## Work to complete
Only the lines from the line with "face at X 0" through the line with "if empty is" should be copied, exactly as they appear, with both ends kept.

-- START OF Dataset extract --

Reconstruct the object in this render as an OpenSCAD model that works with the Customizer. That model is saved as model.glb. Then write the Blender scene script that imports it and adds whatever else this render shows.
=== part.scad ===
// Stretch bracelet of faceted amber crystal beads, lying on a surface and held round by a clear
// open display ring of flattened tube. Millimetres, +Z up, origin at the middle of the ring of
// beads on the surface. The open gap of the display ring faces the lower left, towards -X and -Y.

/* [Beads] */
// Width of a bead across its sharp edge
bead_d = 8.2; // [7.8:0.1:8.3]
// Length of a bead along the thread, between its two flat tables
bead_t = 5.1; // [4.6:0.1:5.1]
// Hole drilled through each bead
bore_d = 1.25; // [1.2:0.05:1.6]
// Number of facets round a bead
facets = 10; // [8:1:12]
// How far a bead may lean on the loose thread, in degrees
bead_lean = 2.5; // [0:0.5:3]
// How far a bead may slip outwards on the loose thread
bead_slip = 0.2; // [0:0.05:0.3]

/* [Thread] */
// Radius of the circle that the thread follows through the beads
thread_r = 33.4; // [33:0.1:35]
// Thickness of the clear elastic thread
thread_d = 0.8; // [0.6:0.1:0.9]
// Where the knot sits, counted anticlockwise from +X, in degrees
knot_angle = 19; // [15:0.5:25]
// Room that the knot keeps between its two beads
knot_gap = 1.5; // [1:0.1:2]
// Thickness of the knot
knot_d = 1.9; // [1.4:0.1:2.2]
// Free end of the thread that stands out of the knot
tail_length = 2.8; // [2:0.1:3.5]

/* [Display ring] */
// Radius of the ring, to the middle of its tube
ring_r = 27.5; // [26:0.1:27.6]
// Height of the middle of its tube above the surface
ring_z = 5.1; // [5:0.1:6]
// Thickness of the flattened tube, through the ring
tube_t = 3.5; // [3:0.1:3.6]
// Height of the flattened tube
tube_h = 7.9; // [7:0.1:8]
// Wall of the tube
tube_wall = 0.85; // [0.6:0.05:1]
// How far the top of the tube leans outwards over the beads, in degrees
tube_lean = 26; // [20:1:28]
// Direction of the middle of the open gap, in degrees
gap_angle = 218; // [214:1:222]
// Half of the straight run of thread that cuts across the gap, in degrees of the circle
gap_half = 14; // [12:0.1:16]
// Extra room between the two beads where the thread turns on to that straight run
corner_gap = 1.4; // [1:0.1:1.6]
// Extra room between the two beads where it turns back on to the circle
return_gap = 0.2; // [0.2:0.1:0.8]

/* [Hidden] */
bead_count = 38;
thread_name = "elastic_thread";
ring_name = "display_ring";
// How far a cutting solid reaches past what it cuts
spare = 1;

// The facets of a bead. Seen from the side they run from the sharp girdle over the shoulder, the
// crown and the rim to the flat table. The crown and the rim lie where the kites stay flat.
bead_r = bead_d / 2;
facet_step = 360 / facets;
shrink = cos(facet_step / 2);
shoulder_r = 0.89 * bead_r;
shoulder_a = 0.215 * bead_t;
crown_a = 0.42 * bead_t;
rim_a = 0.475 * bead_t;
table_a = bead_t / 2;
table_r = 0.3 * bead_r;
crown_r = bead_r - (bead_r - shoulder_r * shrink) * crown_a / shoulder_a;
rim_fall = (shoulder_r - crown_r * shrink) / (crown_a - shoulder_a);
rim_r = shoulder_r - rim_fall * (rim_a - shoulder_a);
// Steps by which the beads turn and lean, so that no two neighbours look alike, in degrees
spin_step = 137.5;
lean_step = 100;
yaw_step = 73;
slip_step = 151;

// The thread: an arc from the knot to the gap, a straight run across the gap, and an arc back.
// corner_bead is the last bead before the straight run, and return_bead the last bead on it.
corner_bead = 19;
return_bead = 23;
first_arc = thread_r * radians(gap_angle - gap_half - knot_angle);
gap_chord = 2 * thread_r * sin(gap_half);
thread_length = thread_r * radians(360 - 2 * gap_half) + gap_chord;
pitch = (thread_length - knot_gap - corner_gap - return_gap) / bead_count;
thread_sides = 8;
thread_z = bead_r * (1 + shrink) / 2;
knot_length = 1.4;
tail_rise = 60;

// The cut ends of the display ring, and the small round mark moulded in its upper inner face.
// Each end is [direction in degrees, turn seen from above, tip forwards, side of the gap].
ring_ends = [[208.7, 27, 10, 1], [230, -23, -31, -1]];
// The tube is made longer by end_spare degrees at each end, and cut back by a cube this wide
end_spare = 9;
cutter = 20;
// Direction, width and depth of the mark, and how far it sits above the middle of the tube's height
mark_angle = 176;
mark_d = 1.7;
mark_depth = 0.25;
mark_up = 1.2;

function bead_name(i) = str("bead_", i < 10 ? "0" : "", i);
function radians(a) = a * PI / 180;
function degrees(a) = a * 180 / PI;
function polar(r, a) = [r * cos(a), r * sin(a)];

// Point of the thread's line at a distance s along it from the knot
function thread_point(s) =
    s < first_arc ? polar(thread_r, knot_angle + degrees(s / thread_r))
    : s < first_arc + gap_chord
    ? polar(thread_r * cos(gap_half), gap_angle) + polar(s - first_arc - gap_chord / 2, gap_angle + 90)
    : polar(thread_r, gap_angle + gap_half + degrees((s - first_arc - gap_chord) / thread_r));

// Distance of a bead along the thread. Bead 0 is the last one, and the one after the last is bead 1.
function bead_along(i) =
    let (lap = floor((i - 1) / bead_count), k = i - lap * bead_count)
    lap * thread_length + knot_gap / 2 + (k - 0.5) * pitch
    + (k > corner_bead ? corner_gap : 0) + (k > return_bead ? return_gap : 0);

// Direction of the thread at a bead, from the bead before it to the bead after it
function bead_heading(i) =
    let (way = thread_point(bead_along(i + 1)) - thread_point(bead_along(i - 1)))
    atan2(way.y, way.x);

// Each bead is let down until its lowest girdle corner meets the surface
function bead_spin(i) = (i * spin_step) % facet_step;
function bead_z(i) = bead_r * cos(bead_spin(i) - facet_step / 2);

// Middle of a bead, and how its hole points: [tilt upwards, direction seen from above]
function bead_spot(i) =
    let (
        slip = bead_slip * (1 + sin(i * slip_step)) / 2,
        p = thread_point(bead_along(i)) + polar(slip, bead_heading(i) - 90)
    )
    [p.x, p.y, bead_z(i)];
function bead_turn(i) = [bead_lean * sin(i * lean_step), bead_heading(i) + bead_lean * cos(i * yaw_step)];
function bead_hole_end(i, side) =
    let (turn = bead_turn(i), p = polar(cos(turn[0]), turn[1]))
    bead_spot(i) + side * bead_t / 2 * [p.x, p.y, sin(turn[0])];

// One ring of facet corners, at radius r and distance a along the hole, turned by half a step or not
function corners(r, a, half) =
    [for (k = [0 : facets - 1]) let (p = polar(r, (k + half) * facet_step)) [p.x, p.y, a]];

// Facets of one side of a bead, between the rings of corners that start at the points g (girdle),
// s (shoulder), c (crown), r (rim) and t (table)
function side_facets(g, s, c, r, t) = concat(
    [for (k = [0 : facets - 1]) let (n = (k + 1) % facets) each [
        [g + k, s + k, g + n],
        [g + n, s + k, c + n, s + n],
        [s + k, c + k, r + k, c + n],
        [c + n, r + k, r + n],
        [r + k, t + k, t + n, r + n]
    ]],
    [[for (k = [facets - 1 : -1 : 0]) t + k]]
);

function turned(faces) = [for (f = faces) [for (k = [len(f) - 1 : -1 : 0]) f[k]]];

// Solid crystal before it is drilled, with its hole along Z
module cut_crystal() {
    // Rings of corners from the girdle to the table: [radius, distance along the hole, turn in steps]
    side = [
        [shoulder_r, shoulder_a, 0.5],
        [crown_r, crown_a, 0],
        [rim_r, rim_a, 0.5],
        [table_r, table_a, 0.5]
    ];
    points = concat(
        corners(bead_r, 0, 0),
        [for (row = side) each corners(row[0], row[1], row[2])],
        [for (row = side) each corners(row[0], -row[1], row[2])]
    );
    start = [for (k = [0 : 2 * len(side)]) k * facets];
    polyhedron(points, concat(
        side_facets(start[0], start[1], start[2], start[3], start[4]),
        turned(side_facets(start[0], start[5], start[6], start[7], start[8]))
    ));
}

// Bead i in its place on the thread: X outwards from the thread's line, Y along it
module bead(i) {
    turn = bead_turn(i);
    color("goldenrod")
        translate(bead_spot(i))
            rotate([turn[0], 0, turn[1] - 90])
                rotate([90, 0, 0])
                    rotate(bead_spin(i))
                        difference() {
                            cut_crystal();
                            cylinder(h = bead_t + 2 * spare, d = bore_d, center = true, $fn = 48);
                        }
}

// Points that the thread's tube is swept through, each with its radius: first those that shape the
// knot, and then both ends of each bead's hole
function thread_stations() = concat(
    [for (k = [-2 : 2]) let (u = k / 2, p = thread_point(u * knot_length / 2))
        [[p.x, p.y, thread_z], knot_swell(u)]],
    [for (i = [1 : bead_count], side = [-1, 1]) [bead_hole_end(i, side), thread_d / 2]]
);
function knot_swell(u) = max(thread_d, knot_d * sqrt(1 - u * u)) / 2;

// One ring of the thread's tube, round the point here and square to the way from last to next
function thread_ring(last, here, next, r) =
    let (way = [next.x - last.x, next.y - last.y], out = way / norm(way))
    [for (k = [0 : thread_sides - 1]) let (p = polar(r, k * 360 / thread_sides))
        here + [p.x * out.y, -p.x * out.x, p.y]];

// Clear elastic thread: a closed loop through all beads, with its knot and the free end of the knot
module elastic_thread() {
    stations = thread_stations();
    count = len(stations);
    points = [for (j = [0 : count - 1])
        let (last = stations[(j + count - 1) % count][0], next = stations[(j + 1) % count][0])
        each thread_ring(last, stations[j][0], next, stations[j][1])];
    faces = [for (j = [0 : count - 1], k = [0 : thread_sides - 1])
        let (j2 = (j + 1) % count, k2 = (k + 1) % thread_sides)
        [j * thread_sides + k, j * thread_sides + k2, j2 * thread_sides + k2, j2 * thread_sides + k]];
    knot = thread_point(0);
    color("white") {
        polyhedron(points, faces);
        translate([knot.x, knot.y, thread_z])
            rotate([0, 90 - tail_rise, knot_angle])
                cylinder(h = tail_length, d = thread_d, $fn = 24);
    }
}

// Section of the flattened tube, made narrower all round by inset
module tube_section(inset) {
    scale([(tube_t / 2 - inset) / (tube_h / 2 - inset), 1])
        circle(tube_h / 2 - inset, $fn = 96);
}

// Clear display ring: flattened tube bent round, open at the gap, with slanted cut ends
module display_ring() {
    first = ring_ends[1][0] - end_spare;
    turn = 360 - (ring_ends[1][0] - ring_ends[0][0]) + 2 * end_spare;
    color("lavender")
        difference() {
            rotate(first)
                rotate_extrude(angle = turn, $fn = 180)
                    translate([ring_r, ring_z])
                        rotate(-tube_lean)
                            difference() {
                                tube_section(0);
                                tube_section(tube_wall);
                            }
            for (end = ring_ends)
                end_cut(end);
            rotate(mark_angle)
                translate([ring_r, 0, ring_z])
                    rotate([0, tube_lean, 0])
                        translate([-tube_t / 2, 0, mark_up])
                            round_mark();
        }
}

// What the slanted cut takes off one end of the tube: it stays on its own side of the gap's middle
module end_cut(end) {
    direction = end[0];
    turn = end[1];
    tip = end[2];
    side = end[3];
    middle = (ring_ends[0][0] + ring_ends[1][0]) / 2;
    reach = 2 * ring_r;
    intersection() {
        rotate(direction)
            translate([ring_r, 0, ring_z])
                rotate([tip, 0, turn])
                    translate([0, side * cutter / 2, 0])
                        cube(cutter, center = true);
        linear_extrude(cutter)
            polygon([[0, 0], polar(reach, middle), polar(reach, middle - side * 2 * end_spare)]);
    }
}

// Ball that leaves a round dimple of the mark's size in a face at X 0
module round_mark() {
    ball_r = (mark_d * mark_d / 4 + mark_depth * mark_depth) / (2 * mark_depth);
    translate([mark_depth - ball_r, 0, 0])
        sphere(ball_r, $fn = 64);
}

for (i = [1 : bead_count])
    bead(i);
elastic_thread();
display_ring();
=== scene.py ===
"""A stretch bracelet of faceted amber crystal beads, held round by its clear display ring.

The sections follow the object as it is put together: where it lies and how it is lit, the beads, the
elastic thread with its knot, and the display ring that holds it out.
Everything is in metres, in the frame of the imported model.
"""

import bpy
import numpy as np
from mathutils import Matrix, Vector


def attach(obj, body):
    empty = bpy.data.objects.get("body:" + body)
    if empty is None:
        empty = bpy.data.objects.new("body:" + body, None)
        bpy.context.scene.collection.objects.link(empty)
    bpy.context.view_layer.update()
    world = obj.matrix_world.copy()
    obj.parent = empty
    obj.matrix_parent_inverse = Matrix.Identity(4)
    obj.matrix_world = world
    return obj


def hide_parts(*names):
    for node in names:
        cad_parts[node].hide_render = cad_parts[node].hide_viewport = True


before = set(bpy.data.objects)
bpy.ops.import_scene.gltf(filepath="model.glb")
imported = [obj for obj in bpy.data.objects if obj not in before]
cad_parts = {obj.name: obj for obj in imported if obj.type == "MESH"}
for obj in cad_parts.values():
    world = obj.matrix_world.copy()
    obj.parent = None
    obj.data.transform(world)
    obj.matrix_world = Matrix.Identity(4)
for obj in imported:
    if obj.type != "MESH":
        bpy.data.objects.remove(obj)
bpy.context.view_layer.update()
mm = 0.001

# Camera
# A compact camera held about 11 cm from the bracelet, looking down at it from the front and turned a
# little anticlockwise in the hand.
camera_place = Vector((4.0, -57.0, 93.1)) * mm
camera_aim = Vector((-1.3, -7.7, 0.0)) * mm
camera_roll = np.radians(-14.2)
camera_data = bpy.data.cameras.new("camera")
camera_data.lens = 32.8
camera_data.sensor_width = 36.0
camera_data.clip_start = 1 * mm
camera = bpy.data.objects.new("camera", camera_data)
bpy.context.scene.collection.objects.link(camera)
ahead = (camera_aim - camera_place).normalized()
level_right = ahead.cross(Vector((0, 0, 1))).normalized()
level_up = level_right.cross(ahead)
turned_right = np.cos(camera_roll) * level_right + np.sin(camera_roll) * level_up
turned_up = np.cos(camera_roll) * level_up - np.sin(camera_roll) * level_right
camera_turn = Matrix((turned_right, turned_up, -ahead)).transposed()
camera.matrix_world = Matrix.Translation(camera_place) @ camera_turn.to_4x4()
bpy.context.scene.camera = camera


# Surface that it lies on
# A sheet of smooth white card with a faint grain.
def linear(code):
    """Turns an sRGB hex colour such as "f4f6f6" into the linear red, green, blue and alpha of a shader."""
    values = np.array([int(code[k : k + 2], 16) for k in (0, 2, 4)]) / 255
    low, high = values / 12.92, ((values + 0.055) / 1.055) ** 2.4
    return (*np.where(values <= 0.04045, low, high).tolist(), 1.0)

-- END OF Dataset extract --

## Written response
// Ball that leaves a round dimple of the mark's size in a face at X 0
module round_mark() {
    ball_r = (mark_d * mark_d / 4 + mark_depth * mark_depth) / (2 * mark_depth);
    translate([mark_depth - ball_r, 0, 0])
        sphere(ball_r, $fn = 64);
}

for (i = [1 : bead_count])
    bead(i);
elastic_thread();
display_ring();
=== scene.py ===
"""A stretch bracelet of faceted amber crystal beads, held round by its clear display ring.

The sections follow the object as it is put together: where it lies and how it is lit, the beads, the
elastic thread with its knot, and the display ring that holds it out.
Everything is in metres, in the frame of the imported model.
"""

import bpy
import numpy as np
from mathutils import Matrix, Vector


def attach(obj, body):
    empty = bpy.data.objects.get("body:" + body)
    if empty is None:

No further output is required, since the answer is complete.